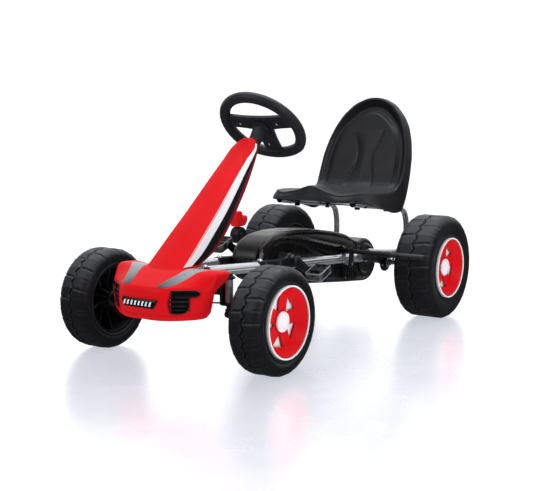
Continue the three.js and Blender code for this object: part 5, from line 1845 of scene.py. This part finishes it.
def set_world():
    """A white room, darker on the camera's side so that black parts stay black."""
    world = bpy.data.worlds.new("studio")
    bpy.context.scene.world = world
    world.use_nodes = True
    tree = world.node_tree
    background = tree.nodes["Background"]
    place = tree.nodes.new("ShaderNodeTexCoord")
    facing = tree.nodes.new("ShaderNodeVectorMath")
    facing.operation = "DOT_PRODUCT"
    facing.inputs[1].default_value = Vector((0.56, -0.80, -0.15)).normalized()
    tree.links.new(place.outputs["Generated"], facing.inputs[0])
    ramp = tree.nodes.new("ShaderNodeMapRange")
    ramp.interpolation_type = "SMOOTHSTEP"
    ramp.inputs["From Min"].default_value = -0.95
    ramp.inputs["From Max"].default_value = 0.15
    ramp.inputs["To Min"].default_value = 1.05
    ramp.inputs["To Max"].default_value = 0.05
    tree.links.new(facing.outputs["Value"], ramp.inputs["Value"])
    path = tree.nodes.new("ShaderNodeLightPath")
    strongest = tree.nodes.new("ShaderNodeMath")
    strongest.operation = "MAXIMUM"
    tree.links.new(ramp.outputs["Result"], strongest.inputs[0])
    tree.links.new(path.outputs["Is Camera Ray"], strongest.inputs[1])
    tree.links.new(strongest.outputs[0], background.inputs["Strength"])
    background.inputs["Color"].default_value = (1, 1, 1, 1)


# Each soft light: its place, its side in metres and its power in watts.
LIGHTS = {
    "top_light": ((0.1, 0.3, 2.3), 2.2, 41),
    "key_light": ((-1.2, -3.0, 2.2), 2.4, 47),
    "near_light": ((2.9, -1.0, 1.6), 1.8, 50),
}


def set_light():
    set_world()
    for name, (place, size, power) in LIGHTS.items():
        data = bpy.data.lights.new(name, "AREA")
        data.size = size
        data.energy = power
        light = bpy.data.objects.new(name, data)
        light.location = place
        aim = Vector((0, 0, 0.25)) - Vector(place)
        light.rotation_euler = aim.to_track_quat("-Z", "Y").to_euler()
        bpy.context.scene.collection.objects.link(light)
    bpy.context.scene.view_settings.view_transform = "Standard"


# ---------------------------------------------------------------- the whole kart
build_wheels()
build_bumper()
build_nose()
build_steering()
build_front()
build_rails()
build_case()
build_rear()
build_drive()
build_brake()
build_seat()
set_camera()
set_floor()
set_light()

☆ ☆ ☆ ☆ ☆

• Requirements:
Copy the material above, line for line.

• The answer:
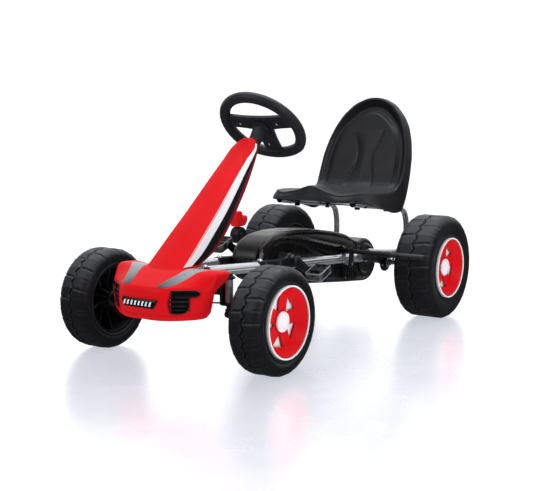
Continue the three.js and Blender code for this object: part 5, from line 1845 of scene.py. This part finishes it.
def set_world():
    """A white room, darker on the camera's side so that black parts stay black."""
    world = bpy.data.worlds.new("studio")
    bpy.context.scene.world = world
    world.use_nodes = True
    tree = world.node_tree
    background = tree.nodes["Background"]
    place = tree.nodes.new("ShaderNodeTexCoord")
    facing = tree.nodes.new("ShaderNodeVectorMath")
    facing.operation = "DOT_PRODUCT"
    facing.inputs[1].default_value = Vector((0.56, -0.80, -0.15)).normalized()
    tree.links.new(place.outputs["Generated"], facing.inputs[0])
    ramp = tree.nodes.new("ShaderNodeMapRange")
    ramp.interpolation_type = "SMOOTHSTEP"
    ramp.inputs["From Min"].default_value = -0.95
    ramp.inputs["From Max"].default_value = 0.15
    ramp.inputs["To Min"].default_value = 1.05
    ramp.inputs["To Max"].default_value = 0.05
    tree.links.new(facing.outputs["Value"], ramp.inputs["Value"])
    path = tree.nodes.new("ShaderNodeLightPath")
    strongest = tree.nodes.new("ShaderNodeMath")
    strongest.operation = "MAXIMUM"
    tree.links.new(ramp.outputs["Result"], strongest.inputs[0])
    tree.links.new(path.outputs["Is Camera Ray"], strongest.inputs[1])
    tree.links.new(strongest.outputs[0], background.inputs["Strength"])
    background.inputs["Color"].default_value = (1, 1, 1, 1)


# Each soft light: its place, its side in metres and its power in watts.
LIGHTS = {
    "top_light": ((0.1, 0.3, 2.3), 2.2, 41),
    "key_light": ((-1.2, -3.0, 2.2), 2.4, 47),
    "near_light": ((2.9, -1.0, 1.6), 1.8, 50),
}


def set_light():
    set_world()
    for name, (place, size, power) in LIGHTS.items():
        data = bpy.data.lights.new(name, "AREA")
        data.size = size
        data.energy = power
        light = bpy.data.objects.new(name, data)
        light.location = place
        aim = Vector((0, 0, 0.25)) - Vector(place)
        light.rotation_euler = aim.to_track_quat("-Z", "Y").to_euler()
        bpy.context.scene.collection.objects.link(light)
    bpy.context.scene.view_settings.view_transform = "Standard"


# ---------------------------------------------------------------- the whole kart
build_wheels()
build_bumper()
build_nose()
build_steering()
build_front()
build_rails()
build_case()
build_rear()
build_drive()
build_brake()
build_seat()
set_camera()
set_floor()
set_light()